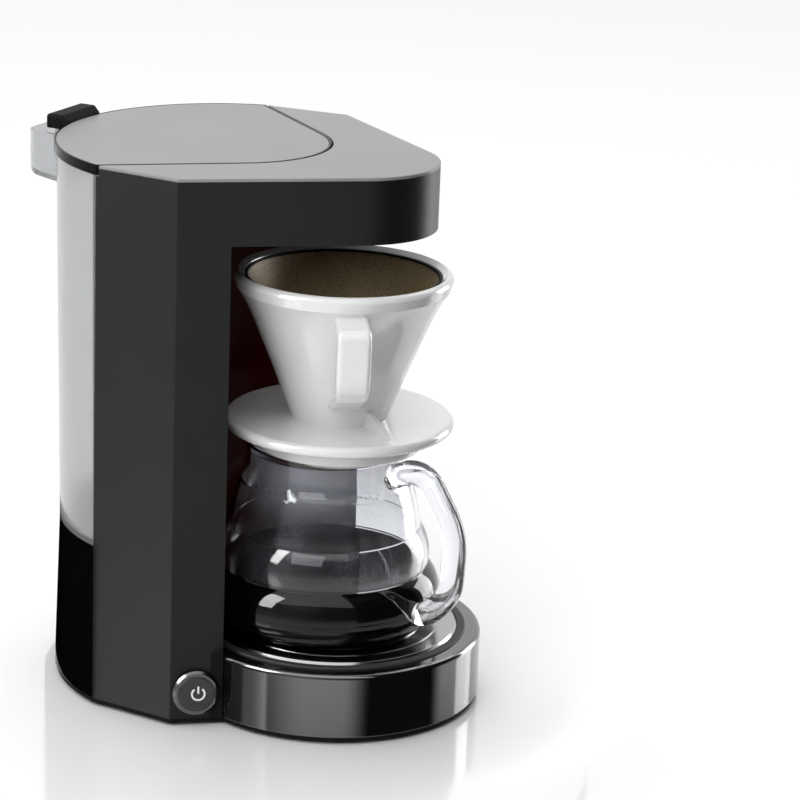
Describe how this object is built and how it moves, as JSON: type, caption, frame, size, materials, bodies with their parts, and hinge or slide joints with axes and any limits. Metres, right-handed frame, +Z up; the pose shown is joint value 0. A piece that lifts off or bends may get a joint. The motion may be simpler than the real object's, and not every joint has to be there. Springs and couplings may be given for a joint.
{
  "type": "automatic tea maker",
  "caption": "Automatic tea maker with a lift-off clear water tank, a hinged lid, a hot plate under an overhanging brew head, a ceramic dripper and a glass server.",
  "frame": {"origin": "centre of the bounding box's bottom, on the counter", "axes": "+Z up, +X from the water tank towards the round nose of the head and the server's handle, +Y to the machine's left, so the push button is on the -Y side"},
  "size_m": [0.2585, 0.1846, 0.2943],
  "materials": {
    "charcoal_plastic": "satin",
    "grey_plastic": "satin",
    "black_gloss": "glossy",
    "black_plastic": "satin",
    "maroon_gloss": "glossy",
    "clear_plastic": "clear, lightly frosted",
    "base_gloss": "glossy",
    "plate_enamel": "satin enamel",
    "silicone": "matte",
    "clear_silicone": "translucent",
    "steel": "brushed",
    "chrome_trim": "polished",
    "cap_grey": "satin",
    "cast_aluminium": "as cast",
    "tube_aluminium": "drawn",
    "switch_white": "matte",
    "board_green": "solder mask",
    "server_glass": "clear",
    "white_ceramic": "glossy glaze",
    "filter_mesh": "fine gold-tone mesh"
  },
  "bodies": {
    "machine": {"front_shell": "charcoal_plastic", "top_plate": "grey_plastic", "bay_panel": "maroon_gloss", "head_floor": "black_plastic", "rear_shell": "black_gloss", "cord_gland": "silicone", "bottom_pan": "black_plastic", "pan_screws": "steel", "rubber_feet": "silicone", "base_housing": "base_gloss", "hot_plate": "plate_enamel", "plate_gasket": "silicone", "heater_casting": "cast_aluminium", "water_tube": "tube_aluminium", "heating_element": "steel", "heater_bracket": "steel", "thermostat": "steel", "thermal_fuses": "steel", "valve_socket": "black_plastic", "inlet_hose": "clear_silicone", "riser_hose": "clear_silicone", "spray_head": "black_plastic", "outlet_elbow": "black_plastic", "button_bezel": "chrome_trim", "tact_switch": "black_plastic", "control_board": "board_green"},
    "tank": {"water_tank": "clear_plastic", "spout_seal": "silicone", "valve_cage": "switch_white", "valve_poppet": "silicone", "valve_spring": "steel", "hinge_pin": "steel"},
    "lid": {"lid_frame": "black_gloss", "lid_panel": "grey_plastic", "lid_tab": "black_plastic"},
    "button": {"button_cap": "cap_grey", "switch_plunger": "switch_white"},
    "server": {"server_glass": "server_glass", "server_handle": "server_glass"},
    "dripper": {"dripper": "white_ceramic", "dripper_handle": "white_ceramic", "filter_cone": "filter_mesh", "filter_rim": "black_plastic"}
  },
  "joints": [
    {"name": "tank_lift", "type": "slide", "parent": "machine", "child": "tank", "axis": [0, 0, 1], "range_m": [0, 0.22]},
    {"name": "lid_hinge", "type": "hinge", "parent": "tank", "child": "lid", "pos_m": [-0.11614, 0, 0.2885], "axis": [0, -1, 0], "range_deg": [0, 95]},
    {"name": "button_press", "type": "slide", "parent": "machine", "child": "button", "axis": [-0.592, 0.8059, 0], "range_m": [0, 0.0013], "stiffness_N_per_m": 700, "springref_m": -0.001},
    {"name": "server_out", "type": "slide", "parent": "machine", "child": "server", "axis": [1, 0, 0], "range_m": [0, 0.17]},
    {"name": "dripper_lift", "type": "slide", "parent": "server", "child": "dripper", "axis": [0, 0, 1], "range_m": [0, 0.018]}
  ]
}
------------------------
Work instructions
Please repeat the listing exactly, with nothing left out.

Task output
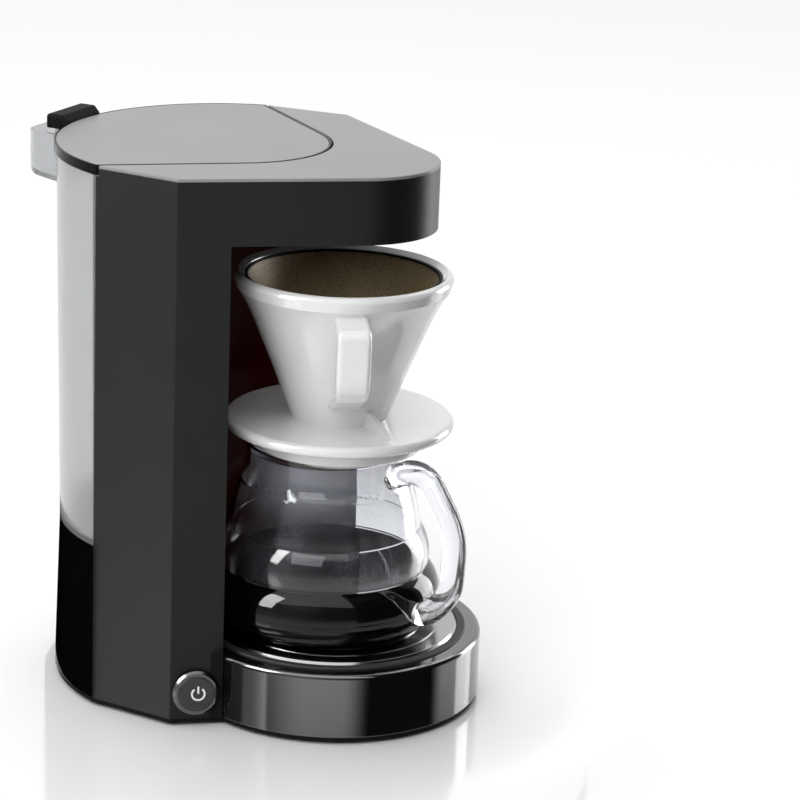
Describe how this object is built and how it moves, as JSON: type, caption, frame, size, materials, bodies with their parts, and hinge or slide joints with axes and any limits. Metres, right-handed frame, +Z up; the pose shown is joint value 0. A piece that lifts off or bends may get a joint. The motion may be simpler than the real object's, and not every joint has to be there. Springs and couplings may be given for a joint.
{
  "type": "automatic tea maker",
  "caption": "Automatic tea maker with a lift-off clear water tank, a hinged lid, a hot plate under an overhanging brew head, a ceramic dripper and a glass server.",
  "frame": {"origin": "centre of the bounding box's bottom, on the counter", "axes": "+Z up, +X from the water tank towards the round nose of the head and the server's handle, +Y to the machine's left, so the push button is on the -Y side"},
  "size_m": [0.2585, 0.1846, 0.2943],
  "materials": {
    "charcoal_plastic": "satin",
    "grey_plastic": "satin",
    "black_gloss": "glossy",
    "black_plastic": "satin",
    "maroon_gloss": "glossy",
    "clear_plastic": "clear, lightly frosted",
    "base_gloss": "glossy",
    "plate_enamel": "satin enamel",
    "silicone": "matte",
    "clear_silicone": "translucent",
    "steel": "brushed",
    "chrome_trim": "polished",
    "cap_grey": "satin",
    "cast_aluminium": "as cast",
    "tube_aluminium": "drawn",
    "switch_white": "matte",
    "board_green": "solder mask",
    "server_glass": "clear",
    "white_ceramic": "glossy glaze",
    "filter_mesh": "fine gold-tone mesh"
  },
  "bodies": {
    "machine": {"front_shell": "charcoal_plastic", "top_plate": "grey_plastic", "bay_panel": "maroon_gloss", "head_floor": "black_plastic", "rear_shell": "black_gloss", "cord_gland": "silicone", "bottom_pan": "black_plastic", "pan_screws": "steel", "rubber_feet": "silicone", "base_housing": "base_gloss", "hot_plate": "plate_enamel", "plate_gasket": "silicone", "heater_casting": "cast_aluminium", "water_tube": "tube_aluminium", "heating_element": "steel", "heater_bracket": "steel", "thermostat": "steel", "thermal_fuses": "steel", "valve_socket": "black_plastic", "inlet_hose": "clear_silicone", "riser_hose": "clear_silicone", "spray_head": "black_plastic", "outlet_elbow": "black_plastic", "button_bezel": "chrome_trim", "tact_switch": "black_plastic", "control_board": "board_green"},
    "tank": {"water_tank": "clear_plastic", "spout_seal": "silicone", "valve_cage": "switch_white", "valve_poppet": "silicone", "valve_spring": "steel", "hinge_pin": "steel"},
    "lid": {"lid_frame": "black_gloss", "lid_panel": "grey_plastic", "lid_tab": "black_plastic"},
    "button": {"button_cap": "cap_grey", "switch_plunger": "switch_white"},
    "server": {"server_glass": "server_glass", "server_handle": "server_glass"},
    "dripper": {"dripper": "white_ceramic", "dripper_handle": "white_ceramic", "filter_cone": "filter_mesh", "filter_rim": "black_plastic"}
  },
  "joints": [
    {"name": "tank_lift", "type": "slide", "parent": "machine", "child": "tank", "axis": [0, 0, 1], "range_m": [0, 0.22]},
    {"name": "lid_hinge", "type": "hinge", "parent": "tank", "child": "lid", "pos_m": [-0.11614, 0, 0.2885], "axis": [0, -1, 0], "range_deg": [0, 95]},
    {"name": "button_press", "type": "slide", "parent": "machine", "child": "button", "axis": [-0.592, 0.8059, 0], "range_m": [0, 0.0013], "stiffness_N_per_m": 700, "springref_m": -0.001},
    {"name": "server_out", "type": "slide", "parent": "machine", "child": "server", "axis": [1, 0, 0], "range_m": [0, 0.17]},
    {"name": "dripper_lift", "type": "slide", "parent": "server", "child": "dripper", "axis": [0, 0, 1], "range_m": [0, 0.018]}
  ]
}